Today all that remains is a concrete and rock marker covering the old well that served the inn. There's a boulder next to it that commemorates Lincoln's stay on May the 12th.  If you're ever up that way stop for a moment and if you close your eyes and listen real hard you just may hear the sound of laughter and the clip clop of horses hooves along the road.

Saturday, October 3, 2015

It was a Time of Dread

In 1832 fighting had erupted between members of the Fox and Sauk tribes and the Illinois and Michigan territorial militia in what would become known as the Blackhawk war. Pioneer families living in remote homesteads fled their lands leaving behind their personal property and livestock.
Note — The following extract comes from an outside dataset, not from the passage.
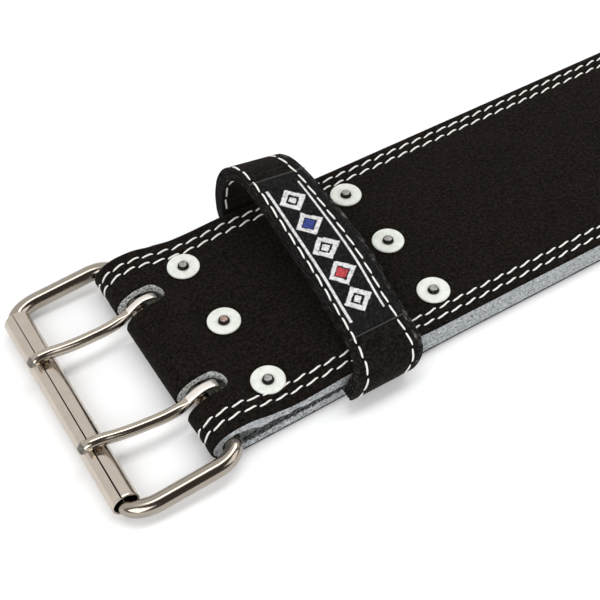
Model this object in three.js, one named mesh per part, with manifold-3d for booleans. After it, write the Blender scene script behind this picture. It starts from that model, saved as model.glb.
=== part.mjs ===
// A thick leather weightlifting belt with a two-prong roller buckle, lying flat on a surface.
// Millimetres, +Z up, +X from the buckle to the tongue, +Y across the belt.
// While it is built, x = 0 is the axis of the buckle bar that is hidden in the fold of the belt.

import * as THREE from "three";
import { mergeVertices } from "three/addons/utils/BufferGeometryUtils.js";
import Module from "manifold-3d";

// Space between pieces
const layerGap = 0.3;
const runningGap = 0.3;

// Belt strip, folded round the buckle bar
const beltLength = 1060;
const beltWidth = 101.6;
const beltThickness = 13.2;
const facingThickness = 1.0;
const tongueRounding = 42;
const foldPlyThickness = 4.3;
const foldFrontThickness = 5.2;
const foldCrestOffset = 4.1;
const foldCrestLength = 3.5;
const foldBulge = 3.9;
const foldFlare = 1.5;

// Buckle frame, bent from round wire, and the bar's play in the fold
const wireDiameter = 7.2;
const barPlay = 0.4;
const frameLength = 46.1;
const frameWidth = 116.6;
const frameCornerRound = 6;
const frameBackReach = 10;
const frameFrontReach = 12;
const frameOffset = -0.35;

// Roller
const rollerDiameter = 11.6;
const rollerWall = 1.0;
const rollerLength = 104.4;
const rollerOffset = -0.5;

// Prongs, with a thinner root curled round the bar, and the slots that they pass through
const prongDiameter = 5;
const prongRootThickness = 3;
const prongRootWidth = 4.2;
const prongTipThickness = 3.6;
const prongOverhang = 6.5;
const curlLength = 11.2;
const curlOffset = 0.5;
const curlStartAngle = -100;
const slotSpacing = 54;
const slotWidth = 11;
const slotReach = 11.4;
const slotCentre = -1;
const prongs = [
  { name: "prong_far", side: 1, rootShift: 1.9, shaftShift: -3.6, tipShift: -4.5 },
  { name: "prong_near", side: -1, rootShift: 2.4, shaftShift: -2.0, tipShift: 1.0 },
];

// Rivets with washers, in two rows of three
const rivetDiameter = 4.4;
const rivetStandProud = 1.3;
const rivetHeadDiameter = 12;
const washerDiameter = 14.2;
const washerThickness = 0.9;
const rivetRows = [
  { name: "buckle_row", place: 25.4, pitch: 35.8, shift: -1.3 },
  { name: "tongue_row", place: 108, pitch: 33.7, shift: -0.3 },
];
const rivetColumns = [
  { name: "near", step: -1 },
  { name: "mid", step: 0 },
  { name: "far", step: 1 },
];

// Keeper, a stitched leather loop whose thin run is caught between the two plies
const keeperPlace = 55.6;
const keeperWidth = 27.5;
const keeperThickness = 6.4;
const keeperHiddenThickness = 1.2;
const keeperPlyLift = 1.2;
const keeperFarRoom = 3.1;
const keeperNearRoom = 1.0;
const keeperClimb = 17.2;
const keeperLean = 6.5;
const keeperTwist = 5;
const keeperEdgeBevel = 0.9;

// Woven label on the keeper
const labelThickness = 0.7;
const labelInset = 0.6;
const labelStart = -0.82;
const labelEnd = 0.73;

// Prong holes in the tongue
const holePairs = 8;
const holeSpacing = 25.4;
const holeDiameter = 8;
const holeFirstFromTip = 120;

// Fineness of the round shapes
const wireSides = 12;
const rollerSides = 28;
const roundSides = 20;
const holeSides = 14;
const foldSteps = 9;
const cornerSteps = 7;
const curlSteps = 12;
const rampSteps = 5;
const loopSteps = 72;

const wasm = await Module();
wasm.setup();

const wireRadius = wireDiameter / 2;
const plyThickness = beltThickness / 2;
const barHeight = foldPlyThickness + barPlay + wireRadius;
const foldFront = wireRadius + barPlay + foldFrontThickness;
const foldTop = beltThickness + foldBulge;
const washerRadius = washerDiameter / 2;
const foldEnd = rivetRows[0].place - washerRadius + layerGap;
const keeperEnd = keeperPlace + keeperWidth;

// A closed mesh as a solid, ready for cutting and joining.
function solidOf(geometry) {
  const bare = geometry.clone();
  for (const name of Object.keys(bare.attributes)) {
    if (name !== "position") bare.deleteAttribute(name);
  }
  const merged = mergeVertices(bare, 1e-4);
  const triangles = new Uint32Array(merged.index.array);
  const corners = merged.attributes.position.array;
  return new wasm.Manifold(
    new wasm.Mesh({ numProp: 3, vertProperties: corners, triVerts: triangles }),
  );
}

function geometryOf(solid) {
  const mesh = solid.getMesh();
  const geometry = new THREE.BufferGeometry();
  geometry.setAttribute("position", new THREE.BufferAttribute(new Float32Array(mesh.vertProperties), 3));
  geometry.setIndex(new THREE.BufferAttribute(new Uint32Array(mesh.triVerts), 1));
  geometry.computeVertexNormals();
  return geometry;
}

// A skin through rings of points, closed into a loop or capped at both ends. Each ring runs
// clockwise, seen looking back along the line.
function loft(rings, closed) {
  const sides = rings[0].length;
  const corners = rings.flat().flatMap((p) => [p.x, p.y, p.z]);
  const faces = [];
  const spans = closed ? rings.length : rings.length - 1;
  for (let i = 0; i < spans; i++) {
    const here = i * sides;
    const next = ((i + 1) % rings.length) * sides;
    for (let k = 0; k < sides; k++) {
      const turn = (k + 1) % sides;
      faces.push(here + k, next + turn, here + turn);
      faces.push(here + k, next + k, next + turn);
    }
  }
  if (!closed) {
    const last = (rings.length - 1) * sides;
    for (let k = 1; k < sides - 1; k++) {
      faces.push(0, k, k + 1);
      faces.push(last, last + k + 1, last + k);
    }
  }
  const geometry = new THREE.BufferGeometry();
  geometry.setAttribute("position", new THREE.Float32BufferAttribute(corners, 3));
  geometry.setIndex(faces);
  geometry.computeVertexNormals();
  return geometry;
}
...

Two weeks after fleeing, several men decided to go back to their homes to reclaim what they could. One of these men was a young private in the militia, Elijah Phillips. On June the 18th, as the men saw to their property a band of 30 Native Americans crept into hidden positions around the cabins....and waited.

Philips and another man, Sylvester Brigham, walked out onto the porch of one of the cabins and spoke for a few minutes before Brigham returned inside. When he did the Indians opened fire. Philips was struck down by two shots and the band of natives swarmed upon him with their tomahawks.

To mark this event a memorial boulder and plaque was erected on the site of the killing in 1932. The plaque reads "To Commemorate the One Hundredth anniversary of the death of Elijah Phillips who came from New Hampshire to Illinois, in 1831,in his 21st year and was killed by Indians,June 18th,1832 during the Blackhawk war. Of such Stern Fabric was Woven the History of Bureau County."

A big shout out and Thank You to Scott Mecum and Sleek Images Photography for helping me locate the spot and joining me on the photo shoot.

It lies just a mile and a half off route 34 north of Dover. And as you can see from the photo's it's well looked after. If you're ever out that way, stop for a moment and pay homage to one of the early pioneers of our great land.